#### What to produce
Give the entries again, word for word.

::: Supplied records :::

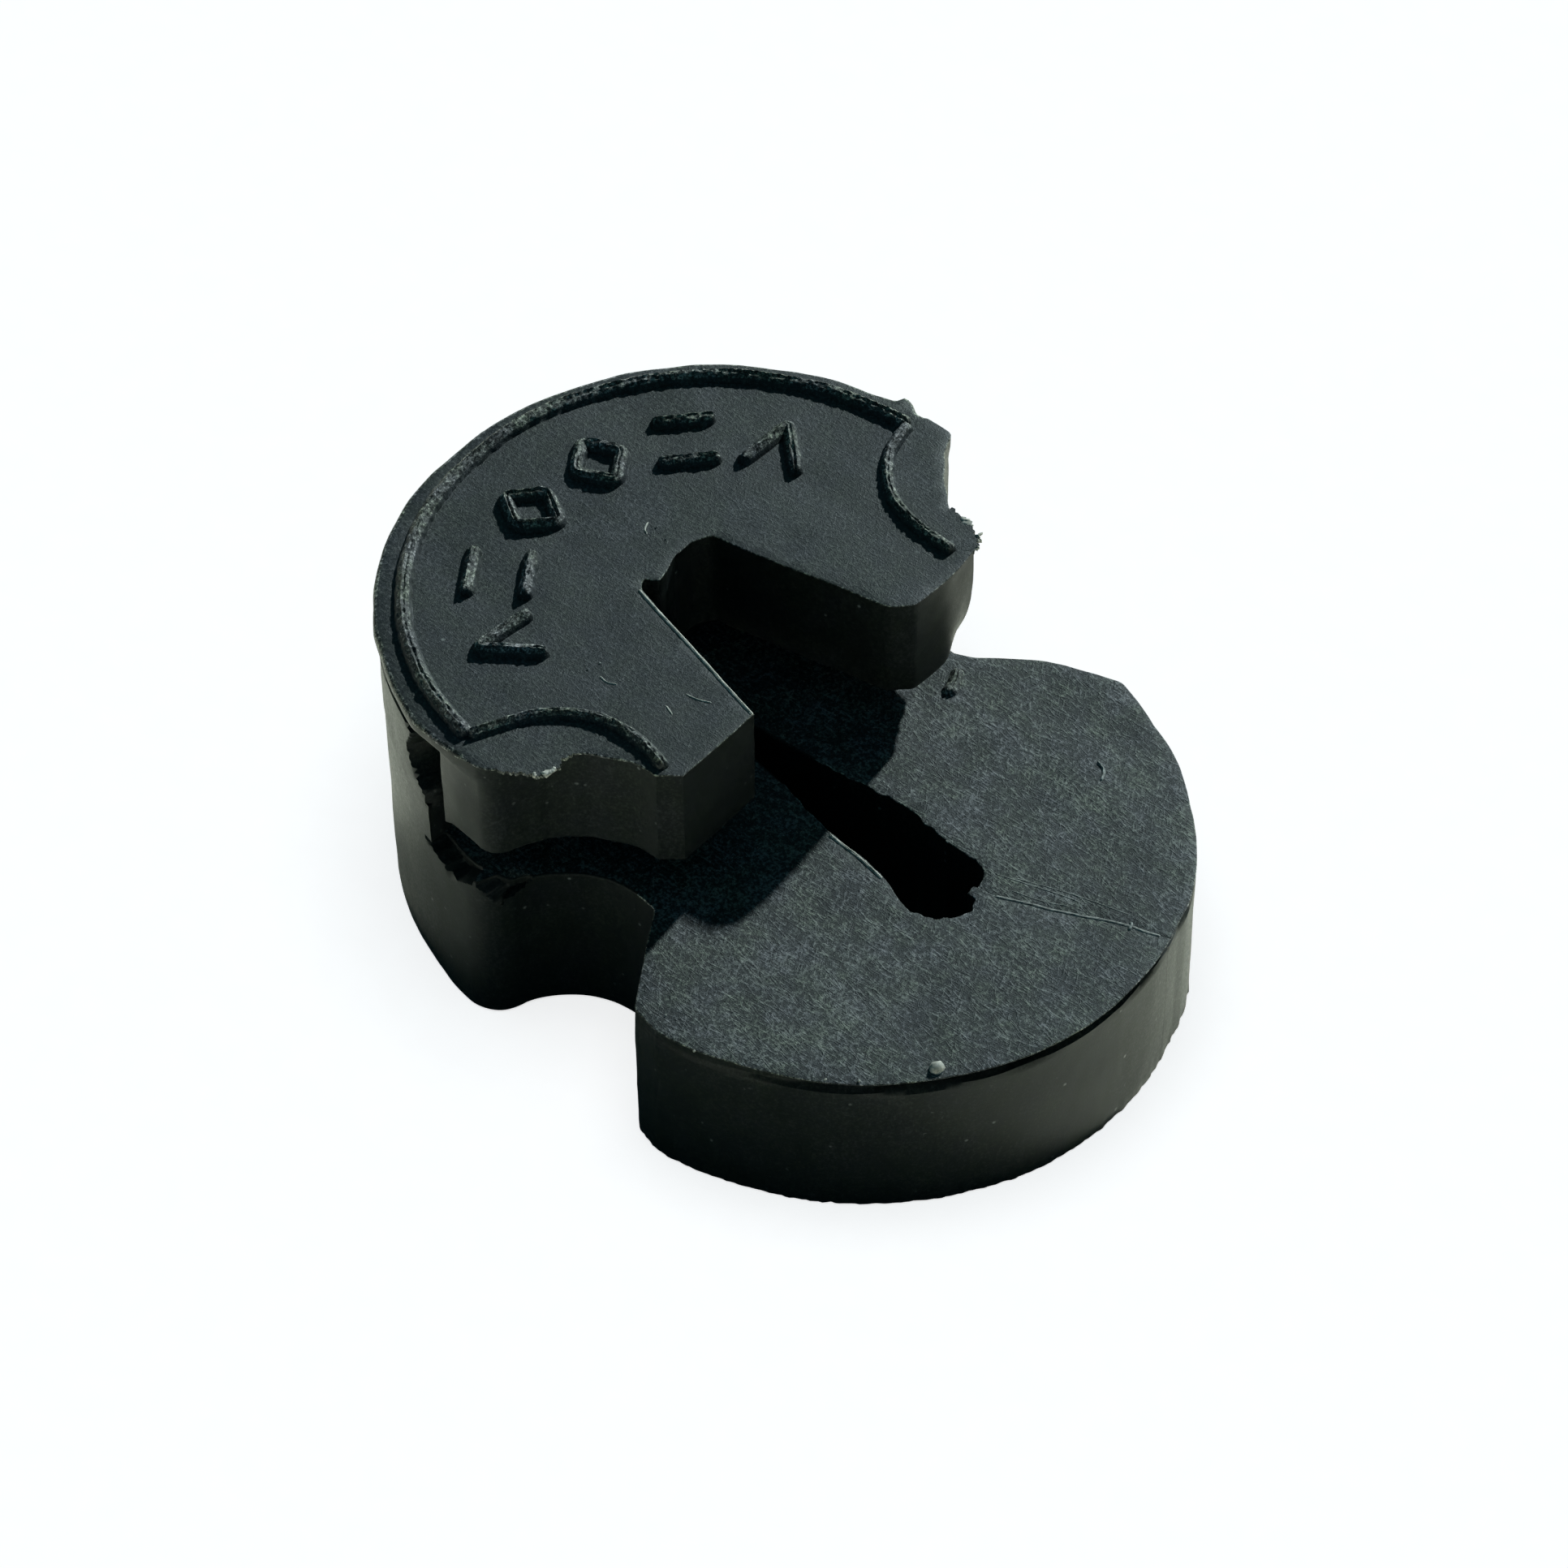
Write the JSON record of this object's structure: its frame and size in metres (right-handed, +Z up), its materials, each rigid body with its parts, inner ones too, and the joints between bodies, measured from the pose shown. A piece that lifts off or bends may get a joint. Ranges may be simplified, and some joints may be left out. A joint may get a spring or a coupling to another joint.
{
  "type": "string instrument mute",
  "caption": "One-piece black rubber clip-on mute with a wedge-mouthed jaw over a thin gap and a slotted round plain lobe.",
  "frame": {"origin": "middle of the base, on the surface it lies on", "axes": "+X from the jaw lobe to the plain lobe, +Z up out of the jaw's face"},
  "size_m": [0.0284, 0.0214, 0.0121],
  "materials": {
    "moulded_rubber": "smooth matte black rubber as it leaves the mould, with fine dust",
    "ground_rubber": "black rubber, its flat top rubbed down and finely scratched"
  },
  "bodies": {
    "back": {"back_plate": "ground_rubber", "hinge_web": "moulded_rubber", "waist_left": "ground_rubber", "waist_right": "ground_rubber"},
    "jaw": {"front_jaw": "moulded_rubber", "rim_bead": "moulded_rubber", "notch_bead_left": "moulded_rubber", "notch_bead_right": "moulded_rubber", "motif_1": "moulded_rubber", "motif_2": "moulded_rubber", "motif_3": "moulded_rubber", "motif_4": "moulded_rubber", "motif_5": "moulded_rubber", "motif_6": "moulded_rubber"},
    "left_arm": {"arm_left": "ground_rubber"},
    "right_arm": {"arm_right": "ground_rubber"}
  },
  "joints": [
    {"name": "jaw_flex", "type": "hinge", "parent": "back", "child": "jaw", "pos_m": [-0.01025, 0, 0.0069], "axis": [0, -1, 0], "range_deg": [-4, 12], "stiffness_Nm_per_rad": 0.12, "deforming": ["hinge_web"]},
    {"name": "left_arm_flex", "type": "hinge", "parent": "back", "child": "left_arm", "pos_m": [0.0014, -0.0042, 0.003], "axis": [0, 0, -1], "range_deg": [0, 4], "stiffness_Nm_per_rad": 0.06, "deforming": ["waist_left"]},
    {"name": "right_arm_flex", "type": "hinge", "parent": "back", "child": "right_arm", "pos_m": [0.0014, 0.004, 0.003], "axis": [0, 0, 1], "range_deg": [0, 4], "stiffness_Nm_per_rad": 0.06, "deforming": ["waist_right"]}
  ],
  "couplings": [
    {"joint": "right_arm_flex", "follows": "left_arm_flex", "ratio": 1}
  ]
}
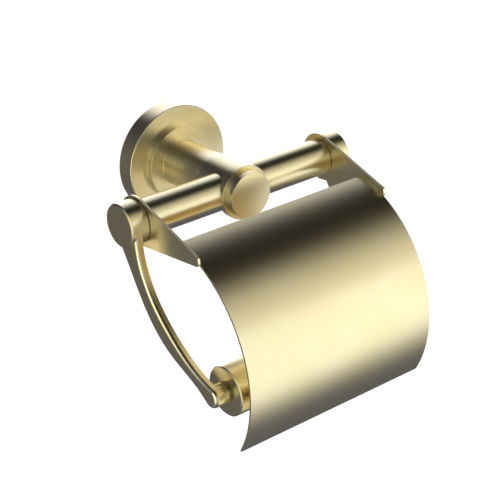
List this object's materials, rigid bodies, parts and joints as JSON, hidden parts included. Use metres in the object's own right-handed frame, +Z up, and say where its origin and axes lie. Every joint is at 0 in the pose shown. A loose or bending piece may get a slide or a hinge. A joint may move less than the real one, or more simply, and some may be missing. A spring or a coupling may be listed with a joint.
{
  "type": "toilet paper holder",
  "caption": "Wall-mounted toilet paper holder with a round rosette, a cross bar, two curved arms, a sprung roller and a lift-up curved cover in satin brass.",
  "frame": {"origin": "centre of the wall plate's back face, on the wall", "axes": "+Y into the wall, so the post points along -Y; +X along the cross bar; +Z up"},
  "size_m": [0.1374, 0.1385, 0.1258],
  "materials": {
    "satin_brass": "brushed satin",
    "zinc_steel": "zinc plated",
    "nylon": "natural nylon"
  },
  "bodies": {
    "bracket": {"wall_plate": "zinc_steel", "rosette": "satin_brass", "rosette_grub_screw": "zinc_steel", "post_stud": "zinc_steel", "post_head": "satin_brass", "front_cap": "satin_brass", "tie_rod": "zinc_steel", "bar_left": "satin_brass", "bar_right": "satin_brass", "arm_left": "satin_brass", "arm_right": "satin_brass", "end_cap_left": "satin_brass", "end_cap_right": "satin_brass", "pivot_bush_left": "nylon", "pivot_bush_right": "nylon", "bar_grub_screws": "zinc_steel", "tie_nuts": "zinc_steel", "tie_washers": "zinc_steel", "pivot_washers": "nylon", "cover_stop_pins": "zinc_steel"},
    "cover": {"cover_sheet": "satin_brass", "ear_left": "satin_brass", "ear_right": "satin_brass"},
    "roller_outer": {"roller_outer_tube": "satin_brass", "roller_end_left": "satin_brass", "roller_pin_left": "zinc_steel", "roller_spring": "zinc_steel"},
    "roller_inner": {"roller_inner_tube": "satin_brass", "roller_end_right": "satin_brass", "roller_pin_right": "zinc_steel", "spring_seat": "nylon"}
  },
  "joints": [
    {"name": "cover_lift", "type": "hinge", "parent": "bracket", "child": "cover", "pos_m": [0, -0.0563, 0], "axis": [-1, 0, 0], "range_deg": [0, 110]},
    {"name": "roller_spin", "type": "hinge", "parent": "bracket", "child": "roller_outer", "pos_m": [0, -0.1193, -0.0673], "axis": [1, 0, 0], "continuous": true},
    {"name": "roller_squeeze", "type": "slide", "parent": "roller_outer", "child": "roller_inner", "axis": [-1, 0, 0], "range_m": [0, 0.0065], "stiffness_N_per_m": 400, "springref_m": -0.008, "deforming": ["roller_spring"]}
  ]
}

:::

#### The solution
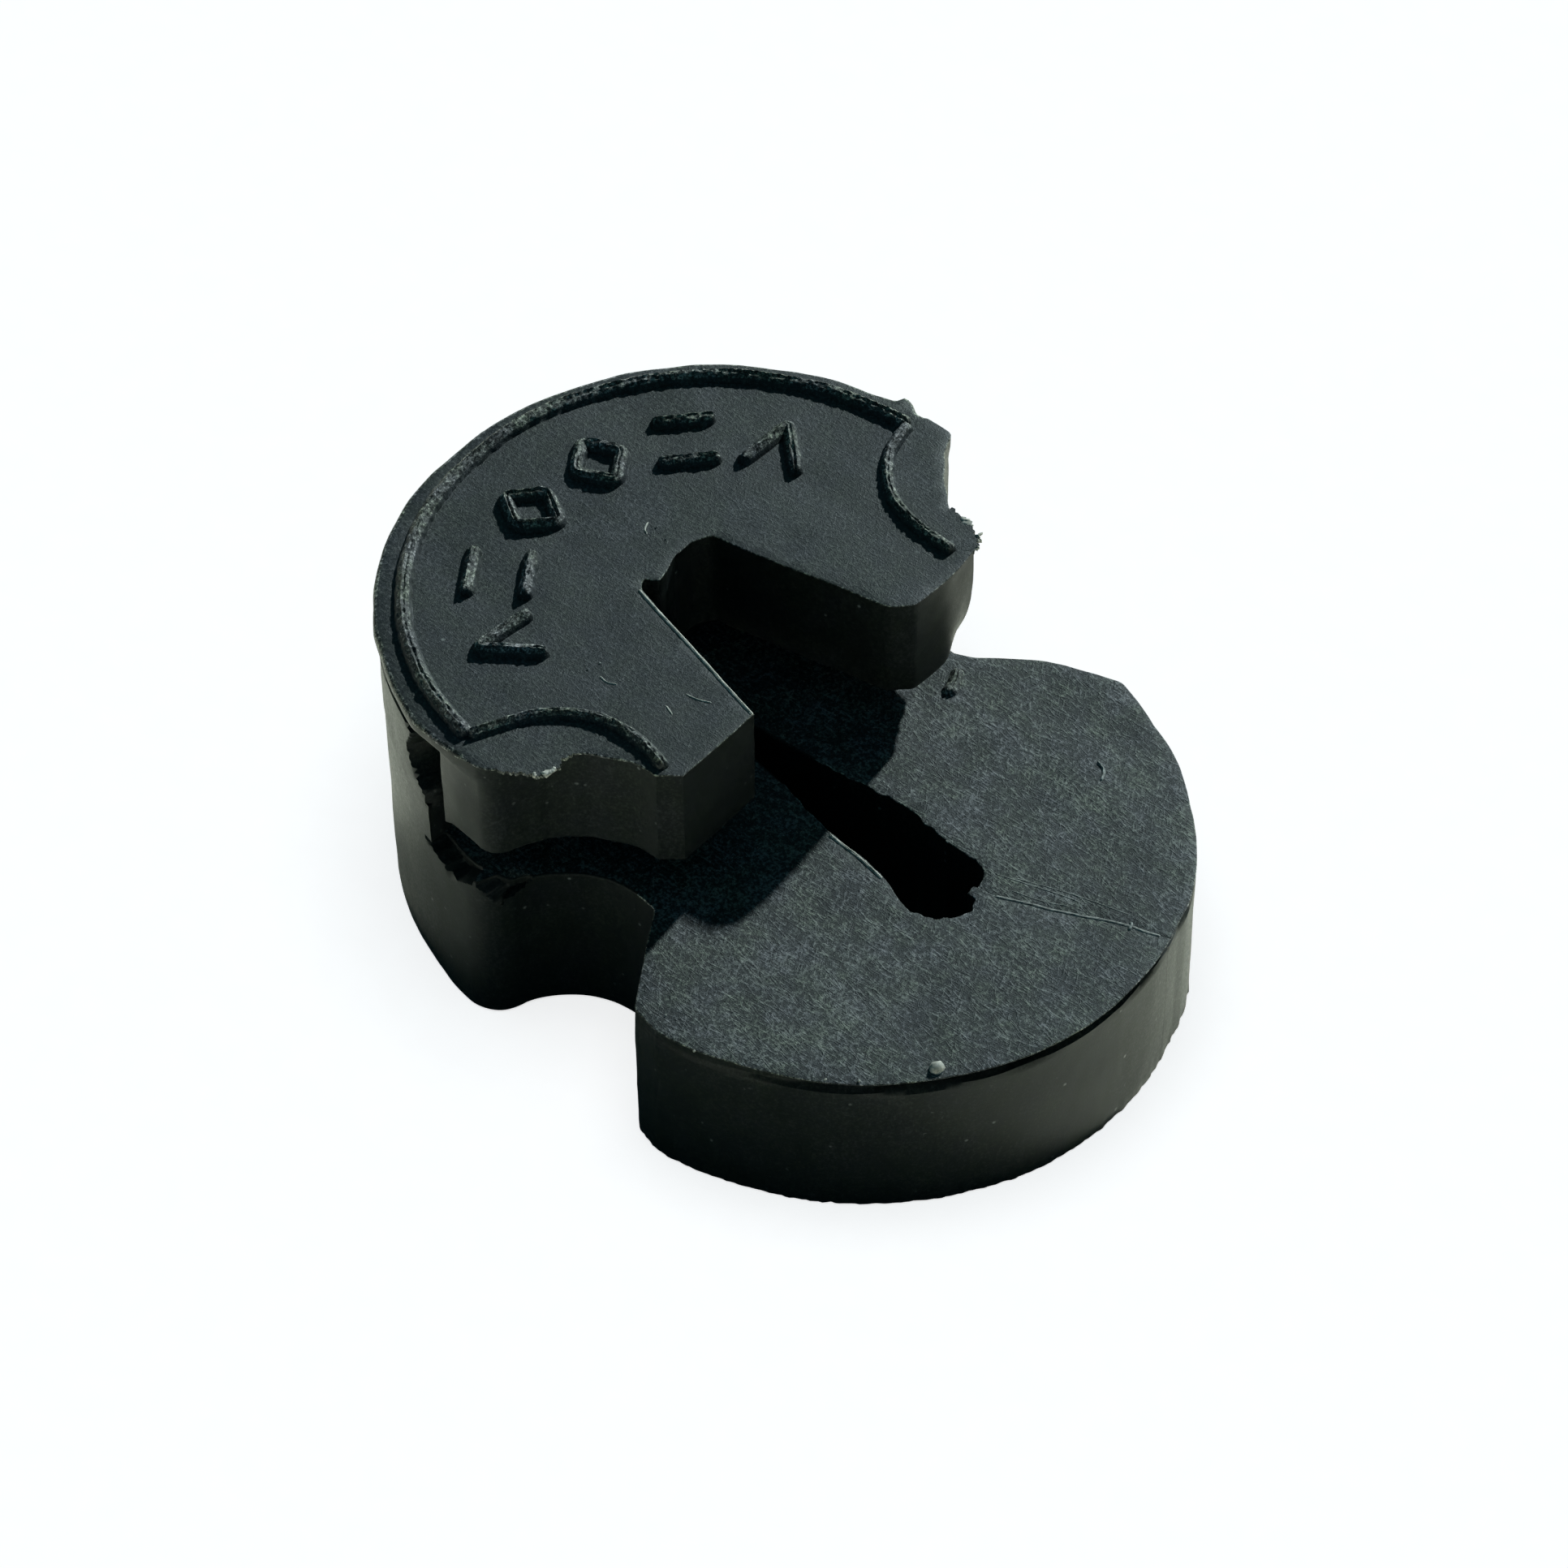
Write the JSON record of this object's structure: its frame and size in metres (right-handed, +Z up), its materials, each rigid body with its parts, inner ones too, and the joints between bodies, measured from the pose shown. A piece that lifts off or bends may get a joint. Ranges may be simplified, and some joints may be left out. A joint may get a spring or a coupling to another joint.
{
  "type": "string instrument mute",
  "caption": "One-piece black rubber clip-on mute with a wedge-mouthed jaw over a thin gap and a slotted round plain lobe.",
  "frame": {"origin": "middle of the base, on the surface it lies on", "axes": "+X from the jaw lobe to the plain lobe, +Z up out of the jaw's face"},
  "size_m": [0.0284, 0.0214, 0.0121],
  "materials": {
    "moulded_rubber": "smooth matte black rubber as it leaves the mould, with fine dust",
    "ground_rubber": "black rubber, its flat top rubbed down and finely scratched"
  },
  "bodies": {
    "back": {"back_plate": "ground_rubber", "hinge_web": "moulded_rubber", "waist_left": "ground_rubber", "waist_right": "ground_rubber"},
    "jaw": {"front_jaw": "moulded_rubber", "rim_bead": "moulded_rubber", "notch_bead_left": "moulded_rubber", "notch_bead_right": "moulded_rubber", "motif_1": "moulded_rubber", "motif_2": "moulded_rubber", "motif_3": "moulded_rubber", "motif_4": "moulded_rubber", "motif_5": "moulded_rubber", "motif_6": "moulded_rubber"},
    "left_arm": {"arm_left": "ground_rubber"},
    "right_arm": {"arm_right": "ground_rubber"}
  },
  "joints": [
    {"name": "jaw_flex", "type": "hinge", "parent": "back", "child": "jaw", "pos_m": [-0.01025, 0, 0.0069], "axis": [0, -1, 0], "range_deg": [-4, 12], "stiffness_Nm_per_rad": 0.12, "deforming": ["hinge_web"]},
    {"name": "left_arm_flex", "type": "hinge", "parent": "back", "child": "left_arm", "pos_m": [0.0014, -0.0042, 0.003], "axis": [0, 0, -1], "range_deg": [0, 4], "stiffness_Nm_per_rad": 0.06, "deforming": ["waist_left"]},
    {"name": "right_arm_flex", "type": "hinge", "parent": "back", "child": "right_arm", "pos_m": [0.0014, 0.004, 0.003], "axis": [0, 0, 1], "range_deg": [0, 4], "stiffness_Nm_per_rad": 0.06, "deforming": ["waist_right"]}
  ],
  "couplings": [
    {"joint": "right_arm_flex", "follows": "left_arm_flex", "ratio": 1}
  ]
}
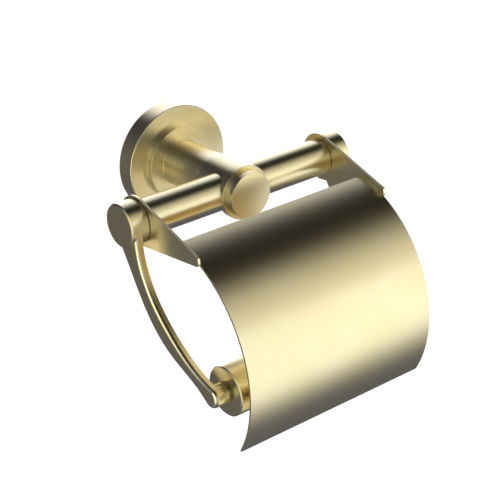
List this object's materials, rigid bodies, parts and joints as JSON, hidden parts included. Use metres in the object's own right-handed frame, +Z up, and say where its origin and axes lie. Every joint is at 0 in the pose shown. A loose or bending piece may get a slide or a hinge. A joint may move less than the real one, or more simply, and some may be missing. A spring or a coupling may be listed with a joint.
{
  "type": "toilet paper holder",
  "caption": "Wall-mounted toilet paper holder with a round rosette, a cross bar, two curved arms, a sprung roller and a lift-up curved cover in satin brass.",
  "frame": {"origin": "centre of the wall plate's back face, on the wall", "axes": "+Y into the wall, so the post points along -Y; +X along the cross bar; +Z up"},
  "size_m": [0.1374, 0.1385, 0.1258],
  "materials": {
    "satin_brass": "brushed satin",
    "zinc_steel": "zinc plated",
    "nylon": "natural nylon"
  },
  "bodies": {
    "bracket": {"wall_plate": "zinc_steel", "rosette": "satin_brass", "rosette_grub_screw": "zinc_steel", "post_stud": "zinc_steel", "post_head": "satin_brass", "front_cap": "satin_brass", "tie_rod": "zinc_steel", "bar_left": "satin_brass", "bar_right": "satin_brass", "arm_left": "satin_brass", "arm_right": "satin_brass", "end_cap_left": "satin_brass", "end_cap_right": "satin_brass", "pivot_bush_left": "nylon", "pivot_bush_right": "nylon", "bar_grub_screws": "zinc_steel", "tie_nuts": "zinc_steel", "tie_washers": "zinc_steel", "pivot_washers": "nylon", "cover_stop_pins": "zinc_steel"},
    "cover": {"cover_sheet": "satin_brass", "ear_left": "satin_brass", "ear_right": "satin_brass"},
    "roller_outer": {"roller_outer_tube": "satin_brass", "roller_end_left": "satin_brass", "roller_pin_left": "zinc_steel", "roller_spring": "zinc_steel"},
    "roller_inner": {"roller_inner_tube": "satin_brass", "roller_end_right": "satin_brass", "roller_pin_right": "zinc_steel", "spring_seat": "nylon"}
  },
  "joints": [
    {"name": "cover_lift", "type": "hinge", "parent": "bracket", "child": "cover", "pos_m": [0, -0.0563, 0], "axis": [-1, 0, 0], "range_deg": [0, 110]},
    {"name": "roller_spin", "type": "hinge", "parent": "bracket", "child": "roller_outer", "pos_m": [0, -0.1193, -0.0673], "axis": [1, 0, 0], "continuous": true},
    {"name": "roller_squeeze", "type": "slide", "parent": "roller_outer", "child": "roller_inner", "axis": [-1, 0, 0], "range_m": [0, 0.0065], "stiffness_N_per_m": 400, "springref_m": -0.008, "deforming": ["roller_spring"]}
  ]
}